Economic Slowdown And The Government’s Negligence

Recently the government released a datasheet which stated that the Gross Domestic Product (GDP) growth of the second quarter of the year 2019-20 as 4.5%, which is at a six-year low mark. The growth in the second quarter during the last year stood at 7.1 per cent, and its downward spiral continued for the seventh consecutive quarter.

All about Gross Domestic Product

Following are the primary indicators of a slowdown in Indian Economy:

  1. A significant sign is of low GDP rate, which is the lowest rate since 2013.
  2. Remarking crisis in the automobile sector. Around 30% drop in production by the top five firms in India have been seen.
  3. Goods and Service Tax (GST) collection has also dropped by 6,227 crores and a steep decline in saving and investment rate has also been noticed.
  4. Rupee costs are depreciated to cross ₹72 marks, the worst monthly loss in the last six years.
  5. Gross Fixed Capital Formation (GFCF) (as a percentage of GDP) has declined from 56% in FY15 to 36% in FY19

Reasons for slow growth or economic slowdown:

  1. The foremost reason is the Automobile sector crisis, as the demand for passenger vehicles dropped down, it results in higher fuel prices, higher interest rate and credit unavailability.
  2. High unemployment rate makes people exist without income. Demonetization has impacted the cash-based rural economy and erode the people white money instead of eroding black money.
  3. Structural reforms, like the introduction of GST, has caused a fall in revenue collection and also affected small businesses.
  4. NBFC crumbling after IL&FS collapse added to the liquidity crisis and made another investment in slowing down of the economy.

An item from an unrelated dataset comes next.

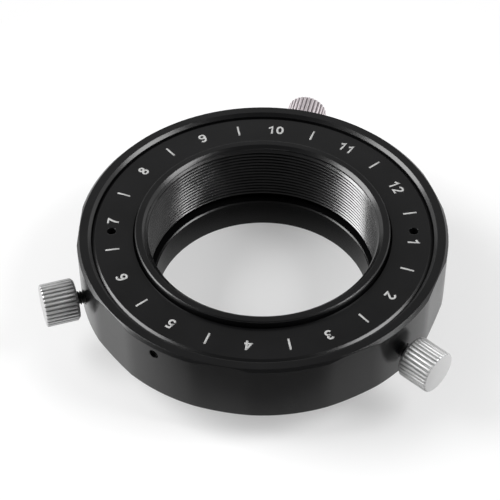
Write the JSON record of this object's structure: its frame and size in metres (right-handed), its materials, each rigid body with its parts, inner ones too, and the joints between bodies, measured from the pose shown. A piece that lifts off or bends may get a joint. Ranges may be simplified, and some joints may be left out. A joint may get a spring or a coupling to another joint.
{
  "type": "optical rotation mount",
  "caption": "Black threaded rotation mount: a rotor collar turns under a numbered dial ring and is locked by radial thumbscrews with knurled knobs.",
  "frame": {"origin": "on the optical axis, at the end face of the male thread that the mount stands on", "axes": "+Z along the optical axis towards the numbered dial and the female thread; +X and -X through the dial's two spanner holes"},
  "size_m": [0.0733, 0.0739, 0.0191],
  "materials": {
    "black_anodised": "satin black anodised",
    "black_steel": "black oxide",
    "glide_plastic": "PTFE",
    "knob_aluminium": "satin clear anodised",
    "shoe_brass": "turned"
  },
  "bodies": {
    "housing": {"housing_ring": "black_anodised", "base_adapter": "black_anodised", "base_screws": "black_steel", "dial_retaining_ring": "black_anodised", "dial_lock_screw": "black_steel", "lower_glide_washer": "glide_plastic", "upper_glide_washer": "glide_plastic"},
    "rotor": {"rotor_collar": "black_anodised"},
    "shoe_1": {"clamp_shoe_1": "shoe_brass"},
    "thumbscrew_1": {"thumbscrew_knob_1": "knob_aluminium", "thumbscrew_shank_1": "black_steel"},
    "shoe_2": {"clamp_shoe_2": "shoe_brass"},
    "thumbscrew_2": {"thumbscrew_knob_2": "knob_aluminium", "thumbscrew_shank_2": "black_steel"},
    "shoe_3": {"clamp_shoe_3": "shoe_brass"},
    "thumbscrew_3": {"thumbscrew_knob_3": "knob_aluminium", "thumbscrew_shank_3": "black_steel"}
  },
  "joints": [
    {"name": "rotor_turn", "type": "hinge", "parent": "housing", "child": "rotor", "pos_m": [0, 0, 0.01135], "axis": [0, 0, 1], "continuous": true},
    {"name": "shoe_1_travel", "type": "slide", "parent": "housing", "child": "shoe_1", "axis": [0.2181, 0.9759, 0], "range_m": [-0.00025, 0.000675]},
    {"name": "thumbscrew_1_turn", "type": "hinge", "parent": "shoe_1", "child": "thumbscrew_1", "pos_m": [0, 0, 0.01135], "axis": [0.2181, 0.9759, 0], "range_deg": [-201, 541]},
    {"name": "shoe_2_travel", "type": "slide", "parent": "housing", "child": "shoe_2", "axis": [-0.9542, -0.299, 0], "range_m": [-0.00025, 0.000675]},
    {"name": "thumbscrew_2_turn", "type": "hinge", "parent": "shoe_2", "child": "thumbscrew_2", "pos_m": [0, 0, 0.01135], "axis": [-0.9542, -0.299, 0], "range_deg": [-201, 541]},
    {"name": "shoe_3_travel", "type": "slide", "parent": "housing", "child": "shoe_3", "axis": [0.7361, -0.6769, 0], "range_m": [-0.00025, 0.000675]},
    {"name": "thumbscrew_3_turn", "type": "hinge", "parent": "shoe_3", "child": "thumbscrew_3", "pos_m": [0, 0, 0.01135], "axis": [0.7361, -0.6769, 0], "range_deg": [-201, 541]}
  ],
  "couplings": [
    {"joint": "thumbscrew_1_turn", "follows": "shoe_1_travel", "rad_per_m": 13963},
    {"joint": "thumbscrew_2_turn", "follows": "shoe_2_travel", "rad_per_m": 13963},
    {"joint": "thumbscrew_3_turn", "follows": "shoe_3_travel", "rad_per_m": 13963}
  ]
}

Steps taken by the government to revive the economy:

  1. Corporate Tax rate cut from 30% to 22% without surcharges and cess has also cut down from 35% to 25% including surcharges.
  2. Recapitalization of banks has also done by infusing Rs. 70,000 crores to raise liquidity. RBI reduced the repo rate by 135 basis points within nine months.
  3. Government has provided a special window initiative for the real estate sector so that it will trigger construction activities and help in maintaining economic growth.
  4. To boost demand, the government is planning to cut the individual income tax rate as well.

Further ways to look into:

  1. Main drivers of the economy are government expenditure, private consumption; investors have to work harder to revive the demand and loss as well.
  2. Credit flow to industries: Even after efforts by RBI to cut interest rates, banks have not transferred them to customers which is the loophole of policies.
  3. The revival of the rural economy: Government should work on schemes like MGNREGA. Alleviating buying capacity of the rural population is the call of the hour.
  4. FDI, labour reforms, improving ease of doing business like temptations and rationalising GST structure, simplification of online filing of returns, and educating people who belong to small business to help them out.
  5. Fast-tracking the process of NPA resolution via using tactics like insolvency and bankruptcy code.

The ways to hit the Bullseye of the aim of $5 trillion economy by 2025:

  1. GDP needs to grow faster than the average of 7.5 per cent in the next five years, and this should be the prime aim of the government.
  2. To ensure a rise in purchasing power and for that, the inflation needs to be contained at 4 per cent.
  3. The fixed investment rate needs to increase from 29 per cent to 36 per cent in the coming period of 5 years.

India should apply a multi-pronged approach to revive economic growth and measures should be taken by the government for capital buffers and stabilizing the effect of NPA to bring confidence among investors. Now we have to look at what and how will the government tackle this economic slowdown.